Во впадине раздутого живота я заметил шевеление. Приглядевшись, под сплетением веток и соломы я различил крупного паука. Оказаться внутри случайно он не мог: фигурка была сплетена достаточно туго. То есть тот, кто создал эту поделку, намеренно поместил членистоногое внутрь. Сейчас паук искал зазоры, чтобы выбраться из своей темницы. Когда я вынимал фигурку из сонного объятия дочки, он как будто вздрогнул и застыл шариком, подтянув к брюшку ноги, – притворился мертвым. Эту примитивную куклу я из дочериной спальни перенес к себе в кабинет и поместил на полку, после чего отправился спать. Когда наутро я зашел осмотреть ее повнимательней, она валялась, разъятая на бесформенные куски. Сухим увядшим шариком оказался и паук, еще накануне живой и подвижный.
***
Было около полудня, когда у меня наконец появилась возможность поговорить с Луизой насчет того ночного происшествия, но она решительно ничего не помнила ни о нашем ночном диалоге, ни о том, куда делась Молли, ни каким образом у нее в кровати очутилось то соломенное чучелко. На момент моего ухода моя дочь обшаривала дом в поисках своей утерянной куклы.

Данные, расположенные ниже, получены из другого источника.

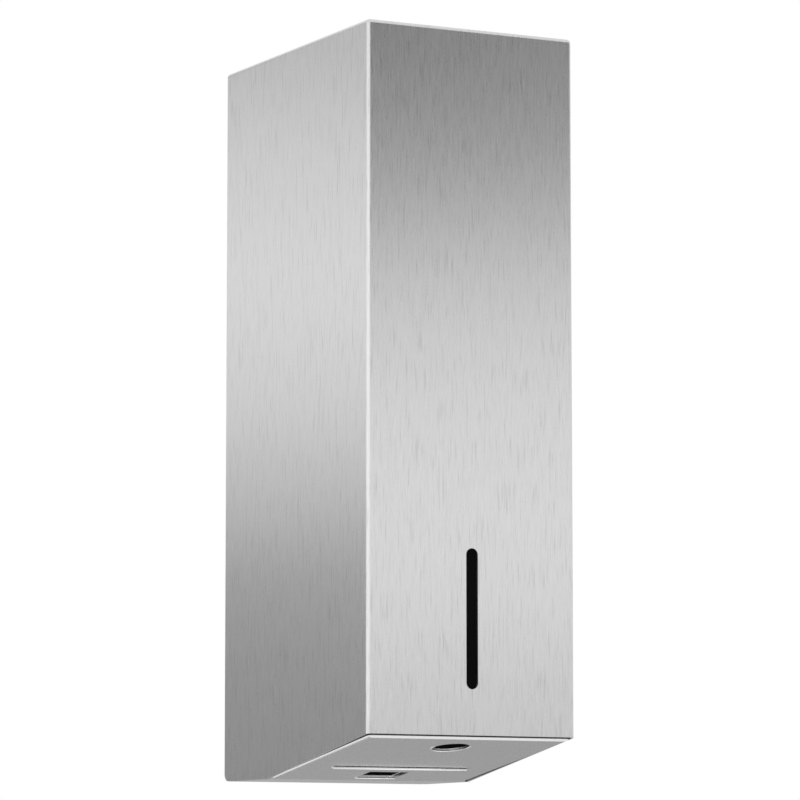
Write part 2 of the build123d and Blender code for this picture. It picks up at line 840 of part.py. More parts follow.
def gear_outline(teeth, first_angle):
    """Points (y, z) about the gear's own centre, with a tooth centred on first_angle."""
    pitch = gear_module * teeth / 2
    base = pitch * cos(radians(pressure_angle))
    tip = pitch + addendum * gear_module
    root = pitch - dedendum * gear_module
    flank = [max(base, root) + 0.02, pitch, (pitch + tip) / 2, tip]
    points = []
    for k in range(teeth):
        centre = first_angle + 2 * pi * k / teeth
        side = []
        for radius in flank:
            spread = pi / (2 * teeth) + involute(radians(pressure_angle)) - involute(acos(base / radius))
            side.append((radius, spread - gear_backlash / (2 * pitch)))
        side.insert(0, (root, side[0][1]))
        for radius, spread in side:
            points.append((radius * cos(centre - spread), radius * sin(centre - spread)))
        for radius, spread in reversed(side):
            points.append((radius * cos(centre + spread), radius * sin(centre + spread)))
    return points


def drive_gear():
    """The rotor's gear, with its web pierced by round holes."""
    face = Plane.YZ * Polygon(*gear_outline(gear_teeth, mesh_angle), align=None)
    gear = Pos(gear_x, rotor_y, rotor_z) * extrude(face, amount=gear_thickness, dir=(1, 0, 0))
    for k in range(5):
        angle = radians(18 + 72 * k)
        y = rotor_y + 11.5 * cos(angle)
        z = rotor_z + 11.5 * sin(angle)
        gear -= rod_x(gear_x, gear_x + gear_thickness, y, z, 4)
    return gear - rod_x(gear_x, gear_x + gear_thickness, rotor_y, rotor_z, shaft_radius)


def motor_pinion():
    facing = mesh_angle + pi + pi / pinion_teeth
    face = Plane.YZ * Polygon(*gear_outline(pinion_teeth, facing), align=None)
    pinion = Pos(gear_x, motor_y, motor_z) * extrude(face, amount=gear_thickness, dir=(1, 0, 0))
    return pinion - rod_x(gear_x, gear_x + gear_thickness, motor_y, motor_z, motor_shaft)


def motor_spindle():
    return rod_x(gear_x - 0.4, bracket_right + 3, motor_y, motor_z, motor_shaft)


# Drive

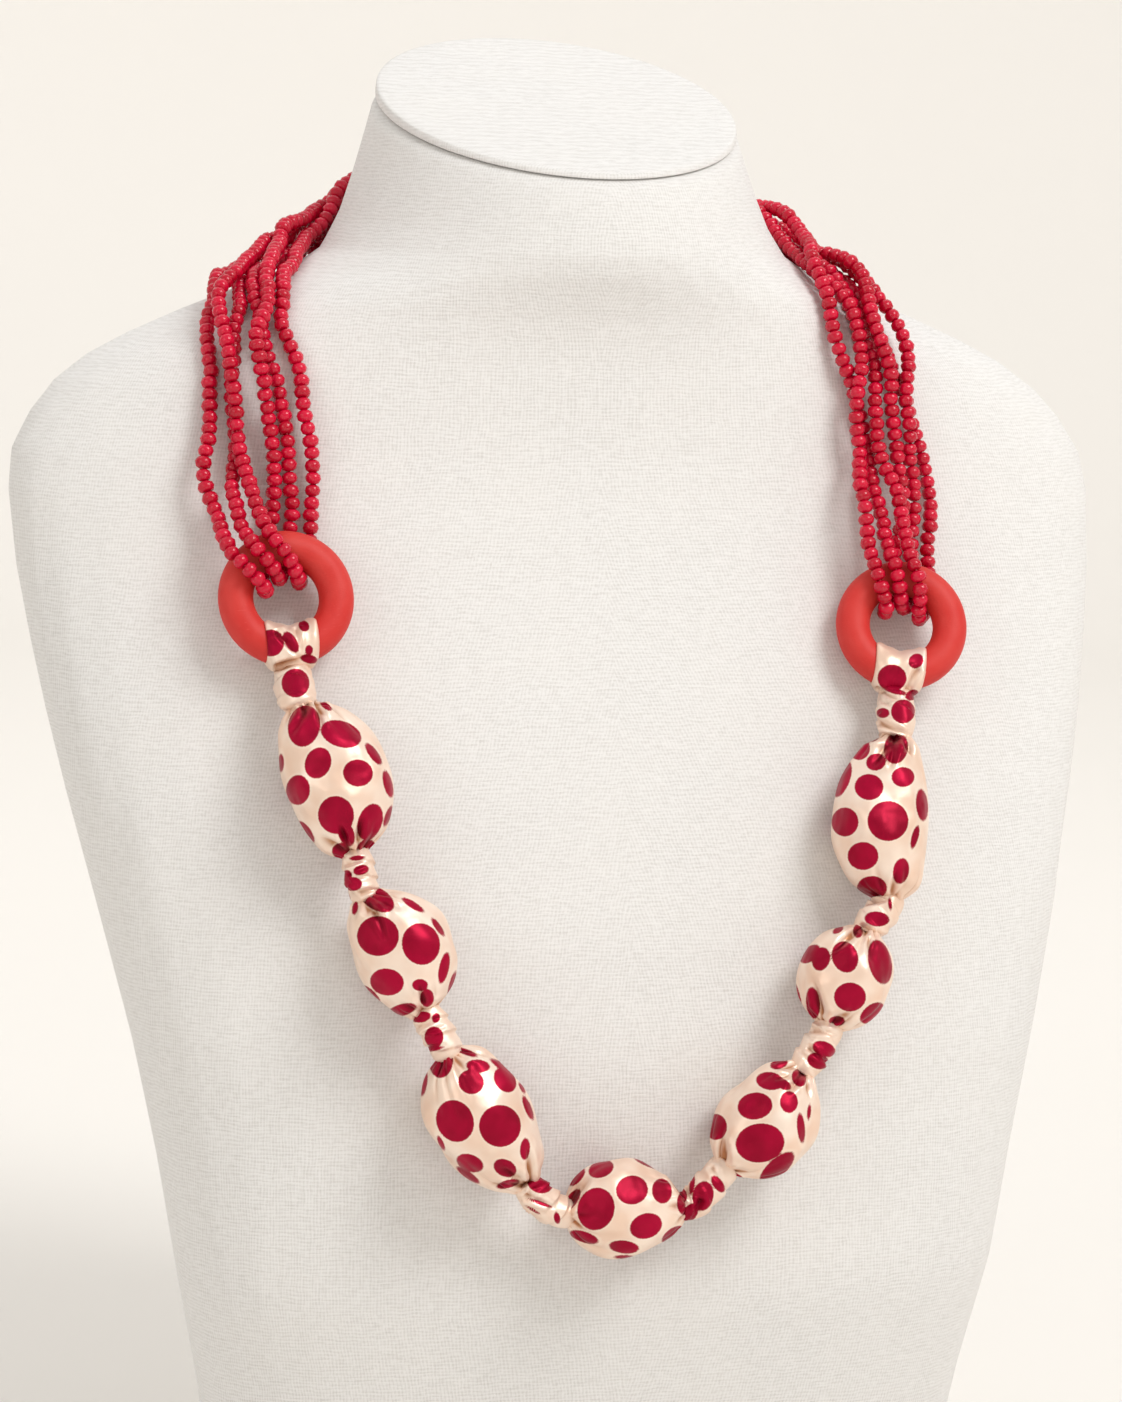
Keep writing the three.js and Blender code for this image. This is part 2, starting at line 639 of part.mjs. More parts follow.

Погода за окном помрачнела, на небо наползли сизые тучи, предвещая дождь. Сэм дремал на диванчике, а наша домохозяйка миссис Эмуорт, женщина из местных, вполглаза за ним поглядывая, занималась глажением. Несмотря на смену погоды, я решил прогуляться, и вот я уже направлялся к круглому холму на третьем поле. Шел я не сказать чтоб без умысла. Даже под ярким солнцем вид у него был слегка мрачноватым; теперь же, под низким, пыльной тучей взбухшим небом, от него буквально веяло странной одушевленностью, словно бы некая грузная сила, копящаяся над или под ним, что-то тайно замышляла. Мне хотелось отторгнуть от себя это ощущение, но слова, произнесенные в ночи Луизой, упорно воскрешали его во мне. Ее окно выходило как раз на холм. Дом от него отделяли лишь река и пустые поля.